Griffin’s Citadel lost about 3% last month, its poorest showing since the first quarter of 2016 when Citadel’s Surveyor Capital suffered jarring losses on its commodities book. Englander’s Millennium Management, which has had a remarkable – some say almost Bernie Madoffesque – track record of virtually never posting a down month, slid 2.8%, its third-worst month on record. Meanwhile, Cohen’s Point72 Asset Management – which this year was reopened for outside investors – lost 5%, wiping out its 2018 gains.
What is notable is that the three multi-strat funds stumbled after posting surprisingly strong numbers in October when stocks suffered even greater losses, and when the multi-manager firms rode out a nearly 7% plunge in the S&P 500 Index with only minimal losses. However, the contagion from equities, which sent both credit and commodities tumbling, finally took its tool. And, according to Bloomberg, the damage suffered by these hedge funds underscores the risk faced by firms that farm out money to dozens of internal managers who all run their stock portfolios in similar ways: When other hedge funds cut and run, the multi-manager giants can get caught up in the havoc, i.e., when one investor tries to flee a burning hedge fund hotel, they all do, and the result ends up being a disaster.
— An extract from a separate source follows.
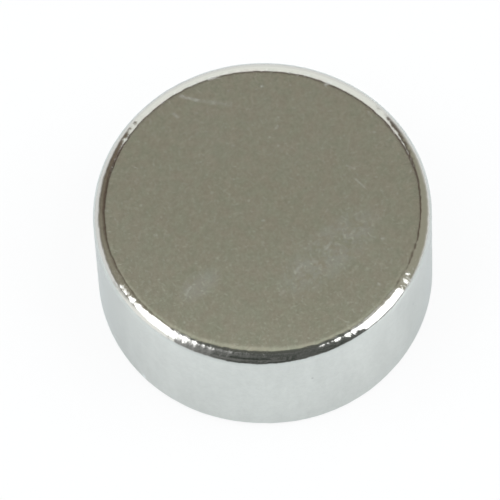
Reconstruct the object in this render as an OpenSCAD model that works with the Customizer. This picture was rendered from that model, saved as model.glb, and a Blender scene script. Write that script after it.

The disappointing numbers are especially remarkable as the three firms market themselves as “market-neutral” and steady money makers as their managers tend to run portfolios with a roughly equal weighting of longs and shorts, or small net exposure in either a bullish or bearish direction, while “neutralizing” style, factor and sector biases.
Alas, as November showed, these mandates tend to crowd the firms – whose PMs have usually “been around the block” and have worked at all the same companies – into the same trades.
Furthermore, because individual PMs are typically forced to sell positions after relatively small losses by their back office risk controller, the firms are forced to employ massive leverage to capture upside. As a result, while Citadel, Point72 and Millennium together hold less than $100 billion in net assets, that number rises to almost half a trillion dollars when leverage is accounted for is included in the firm’s “regulatory capital”.
So when did the great multi-strategy wipeout begin? According to a recent report by Morgan Stanley, the unwind began in the latter half of October when traditional long-short funds, facing losses on the month and year as markets slumped, began selling long holdings and buying to close out shorts, resulting in several days of violent short squeezes (which we documented extensively). Over the next month, Morgan Stanley noted that funds sold out of their U.S. long stock positions at a magnitude not seen since the financial crisis. Their trades eventually hit the multi-managers, who saw their longs drop while their shorts rose in value (i.e. one of those teeth crushing events that Nomura’s Charlie McElligott discussed in the past two weeks).
And thus – as Bloomberg notes – began the cycle of liquidation at the multi-manager firms, as individual PMs or teams hit their risk limits, forcing them out of various positions and beginning a cycle of losses and further sales.
Separately, Morgan Stanley said that while gross and net leverage for equity hedge funds had reached lows for the year last month – around 179 percent gross and 43 percent net – something which Goldman Sachs also observed in its Q3 13F summary report…
… there was still room for them to fall more based on previous market dislocations. That could mean more selling and additional losses if markets fail to stabilize in the coming days, especially because hedge fund managers traditionally deleverage further at the end of the year.
That said, don’t discount the multi-strats yet: while beatdowns like November were rare, the three firms above have rebounded from de-leveraging events relatively quickly in the past. Readers will recall how Citadel, which slumped 8% in early 2016 ended the year up 5%. Millennium dropped 2.7% that February yet finished with a 3.3% gain.
Even after a dismal November, in 2018 Citadel is still up 8.5%, outperforming over 95% of its peers, while Millennium has gained 4.2%. Perhaps indicating that some of his prior “expert network” magic has now vanished, Steve Cohen is flat for the year. Maybe that’s something for the next season of “Billions” to address.